All the problems that are used to justify the literally insane campaigns now being waged were the direct results of unlimited government.

The ideas aren’t many. We’re not dealing with the intellectual intricacy of the questions that Lincoln and Douglas debated. Most of what passes for ideas in today’s campaigning results from a handful of crude, outdated assumptions, as follows:

1. The idea that work produces wealth, and therefore ought to be rewarded — an idea that had the stuffing knocked out of it by the discovery of the principle of marginal utility, a mere 14 decades ago.

2. The age-old idea that wealth should be apportioned by political means; i.e., by force.

These two ideas provide most of Bernie Sanders’ intellectual equipment, if you want to call it that.

3. The pre-1830s idea that free trade is bad for the economy.

Here you will recognize Donald Trump’s motivating idea, and one of Sanders’.

4. The 1970s idea that racial — and “racial” — sensitivities have rights that government must enforce.

This belief, which is merely the flipside of the much older belief that white racial sensitivities must be enforced by government, is the basis of the grievance industry which fuels both Sanders and Clinton, and without which their candidacies might not be able to exist.

5. The idea that, as H.L. Mencken said, “the people know what they want and deserve to get it, good and hard.”

This is populism, which fuels the preposterous windbaggery of Trump and Sanders, and to a degree that of Cruz. It was adequately discredited by the idiotic behavior of the ancient, direct democracies, if not of modern Detroit, Chicago, and New York City.

Now, you may say, and you would be right to say to it, these fallacious notions get a lot of their steam from the true, or sort of true, ideas that are associated with them. Sanders’ people and Trump’s people are right in believing that the financial system is rigged against the majority of Americans. Trump’s people and Cruz’s people are right in thinking that the country is being run into the ground by small groups of wealthy, or otherwise privileged, self-serving apostles of political correctness, seemingly bent on outraging all feelings but their own. Trump’s people are right in thinking that a welfare state cannot admit hordes of immigrants without grossly disadvantaging its own citizens. Clinton’s people are right in their visceral aversion to populism.

It’s remarkable that Clinton’s supporters, though undoubtedly the best “educated” of any of these groups, has the fewest ideas, right or wrong. It’s certainly a commentary on elite education.

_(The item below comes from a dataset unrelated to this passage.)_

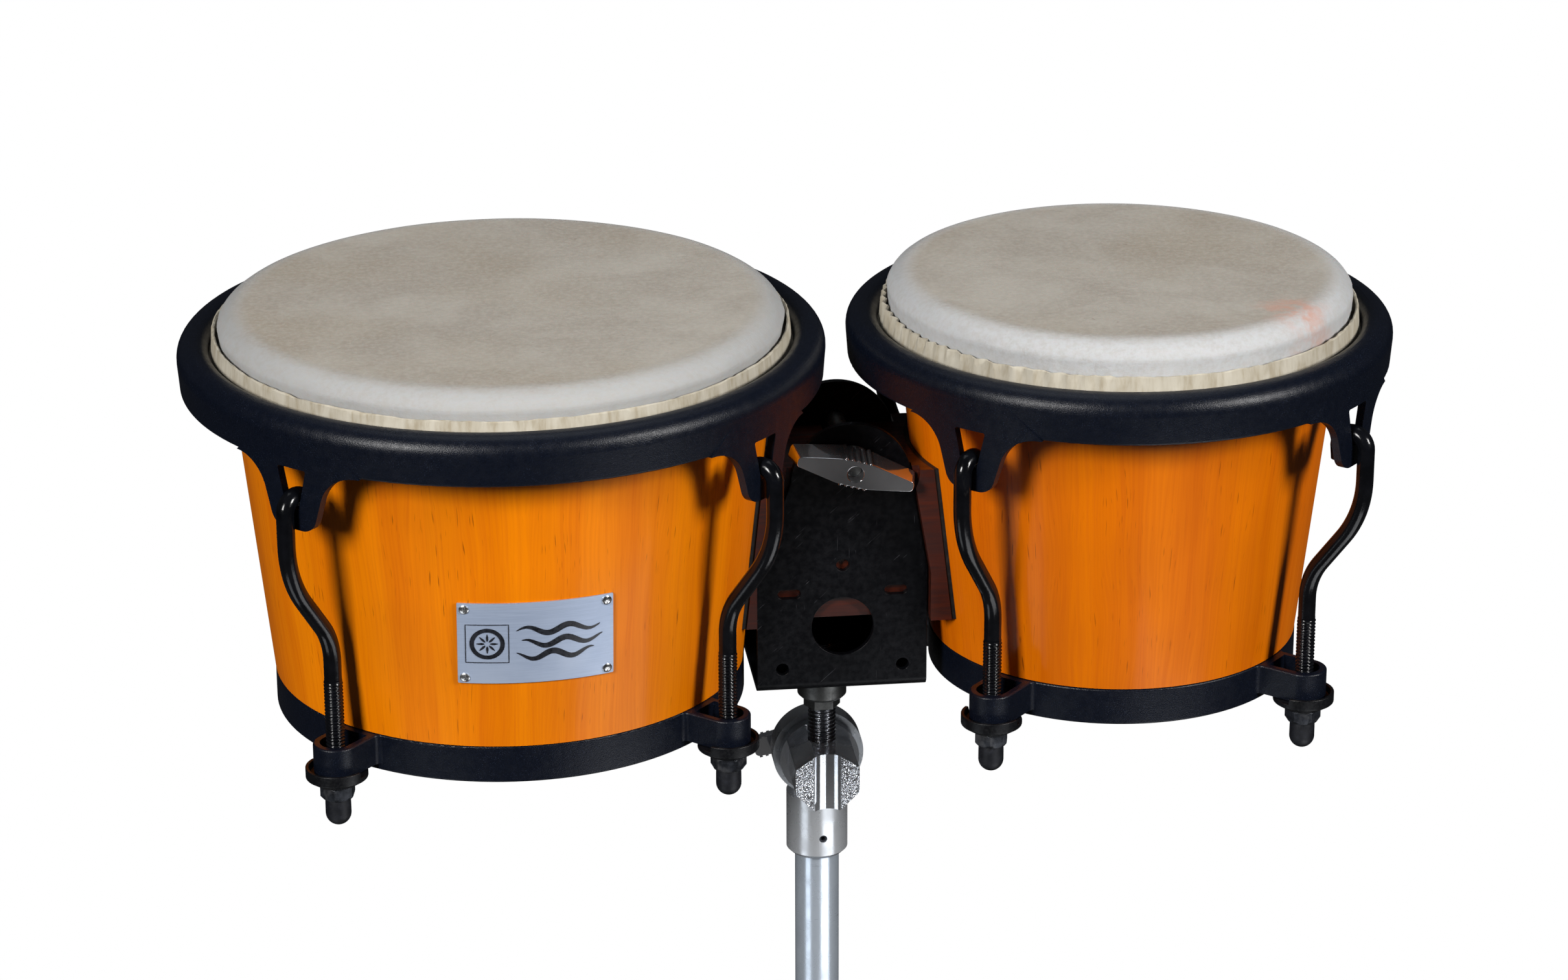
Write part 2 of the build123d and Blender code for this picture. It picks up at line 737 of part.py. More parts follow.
def make_wing_nut():
    """Wing nut that narrows to its front, left tip higher, with ridges across its hub."""
    back = DRUM_Y - BRACKET_HALF_Y - CLAMP_WASHER_T - 0.1
    back_plane = Plane(origin=(ARCH_X, back, CLAMP_Z), x_dir=(1, 0, 0), z_dir=(0, -1, 0))
    spread = Rot(0, 0, WING_TURN)
    nut = loft([wing_outline(0), Pos(0, 0, WING_DEPTH) * wing_outline(WING_NARROWING)])
    ridge_h = 2 * WING_HUB[1] + 1.2
    for step in range(WING_RIDGES):
        across = Pos((step - (WING_RIDGES - 1) / 2) * WING_RIDGE_STEP, 0)
        wide = Rectangle(1.3, ridge_h)
        narrow = Pos(0, 0, WING_DEPTH) * Rectangle(1.1, ridge_h - 2 * WING_NARROWING)
        nut += across * loft([wide.face(), narrow.face()])
    nut = back_plane * spread * nut
    nut -= cylinder_along_y(WING_BORE_R, ARCH_X, CLAMP_Z, back - WING_DEPTH - 5, back + 5)
    mouth = back_plane * Pos(0, 0, WING_DEPTH) * Cone(WING_BORE_R - 0.6, WING_BORE_R + 0.6, 1.2)
    return nut - mouth


# Threaded rod, its nuts, the tilter and the tube

def make_swivel_rod():
    rod = extrude(Circle(SWIVEL_ROD_R), BRACKET_BOTTOM + SWIVEL_ROD_RISE - SWIVEL_ROD_BOTTOM)
    rod = chamfer(rod.edges().filter_by(GeomType.CIRCLE), 0.8)
    return Pos(0, ROD_Y, SWIVEL_ROD_BOTTOM) * rod


def make_rod_lock_nut():
    nut = hexagon_prism(LOCK_NUT_FLATS, LOCK_NUT_H)
    nut -= extrude(Circle(SWIVEL_ROD_R + RUNNING_GAP), LOCK_NUT_H)
    return Pos(0, ROD_Y, BRACKET_BOTTOM + PLATE_T) * nut


def make_rod_flange_nut():
    collar = extrude(Circle(FLANGE_R), -FLANGE_H)
    collar = chamfer(collar.edges().sort_by(Axis.Z)[0], 1.4)
    hexagon = Pos(0, 0, -FLANGE_NUT_H) * hexagon_prism(FLANGE_NUT_FLATS, FLANGE_NUT_H)
    nut = collar + hexagon - extrude(Circle(SWIVEL_ROD_R + RUNNING_GAP), -FLANGE_NUT_H)
    return Pos(0, ROD_Y, BRACKET_BOTTOM) * nut


def make_rod_holder():
    right = [
        (HOLDER_FLAT_HALF, PIVOT_Z - HOLDER_TOP),
        (HOLDER_HALF, PIVOT_Z - HOLDER_SIDE_LOW),
        (HOLDER_HALF, PIVOT_Z + HOLDER_SIDE_HIGH),
        (HOLDER_FLAT_HALF, PIVOT_Z + HOLDER_TOP),
    ]
    left = [(-x, z) for x, z in right[::-1]]
    face = rounded(right + left, [1.0] * 8)
    depth = HOLDER_BACK - HOLDER_FRONT
    holder = Pos(0, HOLDER_BACK, 0) * extrude(face, depth)
    holder += cylinder_along_y(DISC_R - 2.5, 0, PIVOT_Z, HOLDER_BACK - 5, HOLDER_BACK)
    channel = Pos(0, HOLDER_FRONT - CHANNEL_R + CHANNEL_SINK, PIVOT_Z - 30) * extrude(Circle(CHANNEL_R), 60)
    holder -= channel
    holder -= Pos(0, ROD_Y, SWIVEL_ROD_BOTTOM - FIT_GAP) * extrude(Circle(SWIVEL_ROD_R + RUNNING_GAP), 50)
    holder -= cylinder_along_y(LEVER_SCREW_R + LEVER_SCREW_GAP, 0, PIVOT_Z, ROD_Y, HOLDER_BACK + 1)
    return holder


def make_tilter_body():
    """Collar and rear disc of the tilter in one casting."""
    bore = SPIGOT_R + BORE_GAP
    collar = turned(polygon(
        (bore, COLLAR_BOTTOM), (COLLAR_R - COLLAR_CHAMFER, COLLAR_BOTTOM),
        (COLLAR_R, COLLAR_BOTTOM + COLLAR_CHAMFER), (COLLAR_R, COLLAR_TOP),
        (0, COLLAR_TOP), (0, TUBE_TOP + SEAT_GAP), (bore, TUBE_TOP + SEAT_GAP),
    ))
    neck = block_between(
        (-NECK_HALF, -DISC_HALF, COLLAR_TOP - 3), (NECK_HALF, DISC_HALF, PIVOT_Z)
    )
    body = collar + neck + cylinder_along_y(DISC_R, 0, PIVOT_Z, -DISC_HALF, DISC_HALF)
    body -= cylinder_along_y(LEVER_SCREW_R + LEVER_SCREW_GAP, 0, PIVOT_Z, -DISC_HALF - 5, DISC_HALF + 5)
    return body - set_screw_solid(SET_SCREW_R + 0.03, SPIGOT_R - 2, COLLAR_R + 5)


def set_screw_solid(radius, start, end):
    plane = Plane(origin=(0, 0, SET_SCREW_Z), x_dir=(0, 0, 1), z_dir=(1, 0, 0))
    rod = extrude(plane.offset(start) * Circle(radius), end - start)
    return Rot(0, 0, SET_SCREW_TURN - 90) * rod


def make_set_screw():
    screw = set_screw_solid(SET_SCREW_R, SPIGOT_R + 0.1, COLLAR_R - 0.7)
    socket_plane = Plane(origin=(COLLAR_R - 2.2, 0, SET_SCREW_Z), x_dir=(0, 0, 1), z_dir=(1, 0, 0))
    socket = extrude(socket_plane * RegularPolygon(0.9, 6, major_radius=False), 5)
    return screw - Rot(0, 0, SET_SCREW_TURN - 90) * socket


def make_tilt_lever_screw():
    """Clamping screw of the tilter, with one ridged wing behind the disc."""
    screw = cylinder_along_y(LEVER_SCREW_R, 0, PIVOT_Z, ROD_Y + SWIVEL_ROD_R + 0.4, DISC_HALF + 1)
    hub = cylinder_along_y(LEVER_HUB_R, 0, PIVOT_Z, DISC_HALF + 0.1, LEVER_BACK)
    wing_plane = Plane(origin=(0, LEVER_FRONT, PIVOT_Z), x_dir=(1, 0, 0), z_dir=(0, 1, 0))
    wing_face = make_face(FilletPolyline(
        (0, -LEVER_ROOT_HALF), (LEVER_REACH, -LEVER_TIP_HALF),
        (LEVER_REACH, LEVER_TIP_HALF), (0, LEVER_ROOT_HALF),
        radius=[0, 2, 2, 0],
        close=True,
    ))
    thick = LEVER_BACK - LEVER_FRONT
    turn = Rot(0, 0, -LEVER_TURN)
    wing = extrude(wing_plane * turn * wing_face, thick)
    for step in range(LEVER_RIDGES):
        ridge = Pos(LEVER_REACH - 2.2 - 2.6 * step, 0) * Rectangle(1.3, 9.4)
        wing += extrude(wing_plane * turn * ridge, thick)
    return screw + hub + wing


def make_stand_tube():
    """Tube whose top is turned down a little where it stands in the collar."""
    inside = TUBE_R - TUBE_WALL
    return turned(polygon(
        (inside, 0), (TUBE_R, 0), (TUBE_R, TUBE_SHOULDER),
        (SPIGOT_R, TUBE_SHOULDER), (SPIGOT_R, TUBE_TOP), (inside, TUBE_TOP),
    ))


def build_nodes():
    nodes = {}
    for drum in DRUMS:
        name = drum.name
        nodes[name + "_shell"] = make_shell(drum)
        nodes[name + "_skin"] = make_skin(drum)
        nodes[name + "_flesh_hoop"] = make_flesh_hoop(drum)
        nodes[name + "_counterhoop"] = make_counterhoop(drum)
        nodes[name + "_bottom_ring"] = make_bottom_ring(drum)
        nodes[name + "_washers"] = make_washers(drum)
        for number, angle in enumerate(LUG_ANGLES, start=1):
            nodes[f"{name}_rod_{number}"] = make_rod(drum, angle)
            nodes[f"{name}_nut_{number}"] = make_nut(drum, angle)
            nodes[f"{name}_cap_{number}"] = make_cap(drum, angle)
    nodes["nameplate"] = make_nameplate()
    nodes["nameplate_screws"] = make_nameplate_screws()
    nodes["centre_block"] = make_centre_block()
    nodes["block_gaskets"] = make_gaskets()
    nodes["block_bolts"] = make_block_bolts()
    nodes["block_washers"] = make_block_washers()
    nodes["u_bracket"] = make_u_bracket()
    nodes["clamp_bolt"] = make_clamp_bolt()
    nodes["clamp_washer"] = make_clamp_washer()
    nodes["wing_nut"] = make_wing_nut()
    nodes["swivel_rod"] = make_swivel_rod()
    nodes["rod_lock_nut"] = make_rod_lock_nut()
    nodes["rod_flange_nut"] = make_rod_flange_nut()
    nodes["rod_holder"] = make_rod_holder()
    nodes["tilter_body"] = make_tilter_body()
    nodes["tilt_lever_screw"] = make_tilt_lever_screw()
    nodes["set_screw"] = make_set_screw()
    nodes["stand_tube"] = make_stand_tube()
    return nodes


def main():
    os.makedirs("parts", exist_ok=True)
    for name, shape in build_nodes().items():
        pieces = shape if isinstance(shape, list) else [shape]
        solids = [solid for piece in pieces for solid in piece.solids()]
        whole = solids[0] if len(solids) == 1 else Compound(children=solids)
        export_step(whole, f"parts/{name}.step")


main()
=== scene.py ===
import json
import math

import bmesh
import bpy
from mathutils import Matrix, Vector, noise

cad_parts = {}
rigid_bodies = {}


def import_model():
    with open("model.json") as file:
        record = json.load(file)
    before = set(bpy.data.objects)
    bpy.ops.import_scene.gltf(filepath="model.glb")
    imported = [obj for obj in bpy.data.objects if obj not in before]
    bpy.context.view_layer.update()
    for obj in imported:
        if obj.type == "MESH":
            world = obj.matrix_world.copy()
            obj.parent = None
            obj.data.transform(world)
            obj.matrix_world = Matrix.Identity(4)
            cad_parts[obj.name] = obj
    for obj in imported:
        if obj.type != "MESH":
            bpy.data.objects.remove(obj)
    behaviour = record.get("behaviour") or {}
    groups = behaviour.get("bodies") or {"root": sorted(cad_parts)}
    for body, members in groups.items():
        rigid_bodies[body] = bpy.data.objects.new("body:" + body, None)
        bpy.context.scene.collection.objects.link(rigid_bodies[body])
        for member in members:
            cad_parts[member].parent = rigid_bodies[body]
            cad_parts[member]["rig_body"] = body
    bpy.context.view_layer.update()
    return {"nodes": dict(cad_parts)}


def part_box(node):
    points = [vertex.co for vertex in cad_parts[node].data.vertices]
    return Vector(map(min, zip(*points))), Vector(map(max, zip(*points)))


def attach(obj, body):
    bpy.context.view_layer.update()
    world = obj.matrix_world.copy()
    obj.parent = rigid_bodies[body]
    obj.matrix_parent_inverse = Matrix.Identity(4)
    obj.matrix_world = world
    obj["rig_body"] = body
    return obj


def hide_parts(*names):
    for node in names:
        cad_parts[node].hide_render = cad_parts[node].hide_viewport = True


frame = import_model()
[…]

But the most remarkable fact is that all the problems that are used to justify the literally insane campaigns now being waged were the direct results of unlimited government. If the American people had voted to increase income inequality, strangle the middle class, create racial tensions, ship jobs overseas, enlarge the permanent underclass, and grant a permanent veto power to an unelected class of well-paid parasites, they couldn’t have gotten better results from their decades of votes for people who wished to expand the government.

Now people of common sense and what used to be common knowledge are seeing (the cliché is unavoidable) the chickens coming home to roost. Are you happy? I’m not.